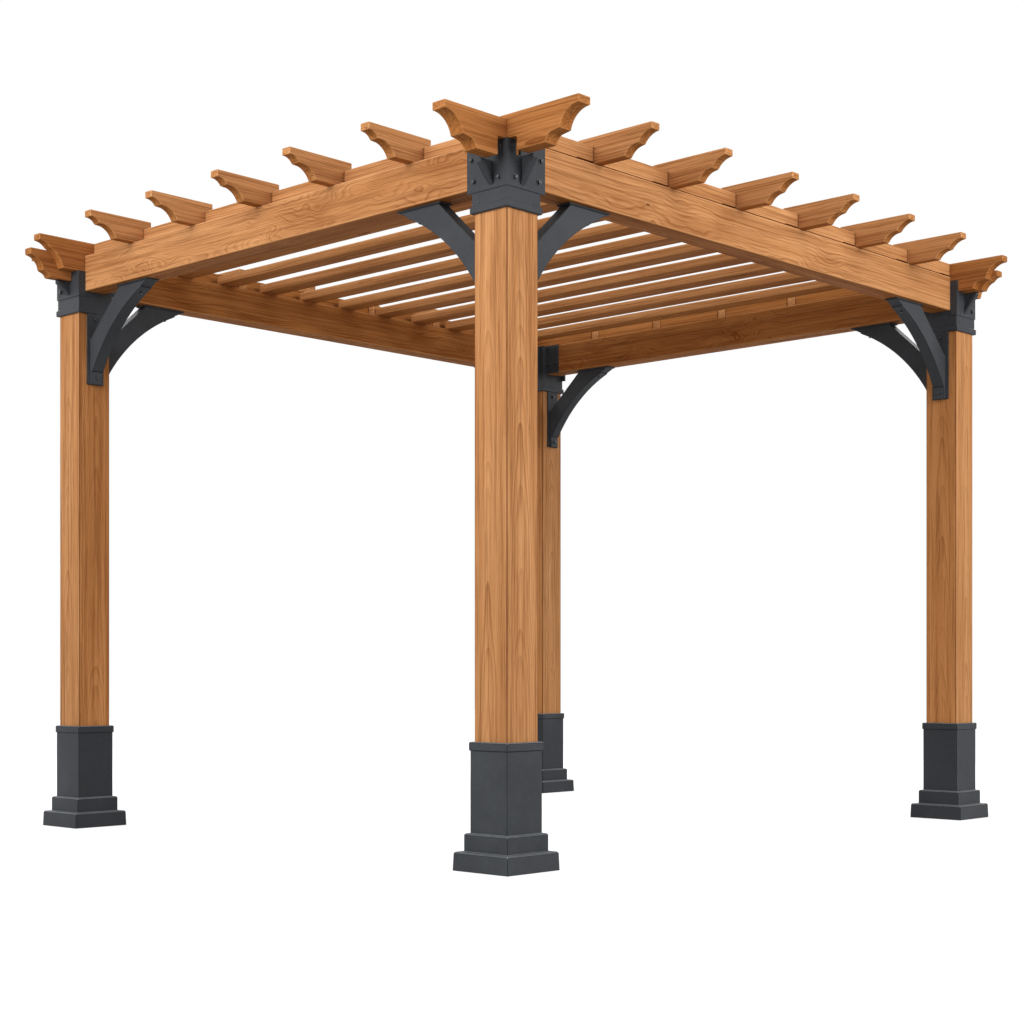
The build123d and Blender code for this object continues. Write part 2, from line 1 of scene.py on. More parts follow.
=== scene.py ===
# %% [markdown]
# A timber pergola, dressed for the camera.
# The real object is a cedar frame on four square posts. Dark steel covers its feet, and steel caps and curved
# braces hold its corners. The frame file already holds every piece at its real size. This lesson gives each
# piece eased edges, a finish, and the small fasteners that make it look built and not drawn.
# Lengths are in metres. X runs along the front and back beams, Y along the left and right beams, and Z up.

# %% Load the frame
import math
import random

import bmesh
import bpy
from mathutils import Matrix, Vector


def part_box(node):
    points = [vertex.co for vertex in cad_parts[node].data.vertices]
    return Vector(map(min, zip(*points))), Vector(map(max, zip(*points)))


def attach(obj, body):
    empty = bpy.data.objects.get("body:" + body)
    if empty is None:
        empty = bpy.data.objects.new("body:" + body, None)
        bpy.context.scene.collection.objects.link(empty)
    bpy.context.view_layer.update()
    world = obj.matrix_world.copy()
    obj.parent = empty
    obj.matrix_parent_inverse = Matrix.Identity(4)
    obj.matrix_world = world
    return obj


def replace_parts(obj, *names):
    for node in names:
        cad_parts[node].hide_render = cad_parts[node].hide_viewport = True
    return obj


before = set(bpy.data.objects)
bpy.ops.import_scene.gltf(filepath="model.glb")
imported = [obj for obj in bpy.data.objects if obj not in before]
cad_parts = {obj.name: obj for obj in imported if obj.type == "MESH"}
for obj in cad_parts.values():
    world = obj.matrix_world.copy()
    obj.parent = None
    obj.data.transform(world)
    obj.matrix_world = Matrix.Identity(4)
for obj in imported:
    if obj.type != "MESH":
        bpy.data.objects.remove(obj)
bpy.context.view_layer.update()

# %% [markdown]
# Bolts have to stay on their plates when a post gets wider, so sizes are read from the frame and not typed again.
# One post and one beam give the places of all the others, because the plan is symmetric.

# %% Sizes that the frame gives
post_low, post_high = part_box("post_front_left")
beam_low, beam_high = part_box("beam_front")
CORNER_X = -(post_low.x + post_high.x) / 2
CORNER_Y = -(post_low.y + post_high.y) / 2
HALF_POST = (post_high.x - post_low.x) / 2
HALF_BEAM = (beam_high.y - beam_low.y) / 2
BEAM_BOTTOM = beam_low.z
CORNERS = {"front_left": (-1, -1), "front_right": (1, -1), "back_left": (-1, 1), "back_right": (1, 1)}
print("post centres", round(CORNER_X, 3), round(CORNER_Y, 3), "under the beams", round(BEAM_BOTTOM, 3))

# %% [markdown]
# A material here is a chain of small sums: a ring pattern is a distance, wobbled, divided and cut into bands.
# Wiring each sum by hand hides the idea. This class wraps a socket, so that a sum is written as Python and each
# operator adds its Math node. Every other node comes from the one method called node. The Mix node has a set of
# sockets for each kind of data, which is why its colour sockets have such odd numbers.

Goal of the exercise
Copy out every line of the listing that includes the string "objects".

Finished task
    empty = bpy.data.objects.get("body:" + body)
        empty = bpy.data.objects.new("body:" + body, None)
        bpy.context.scene.collection.objects.link(empty)
before = set(bpy.data.objects)
imported = [obj for obj in bpy.data.objects if obj not in before]
        bpy.data.objects.remove(obj)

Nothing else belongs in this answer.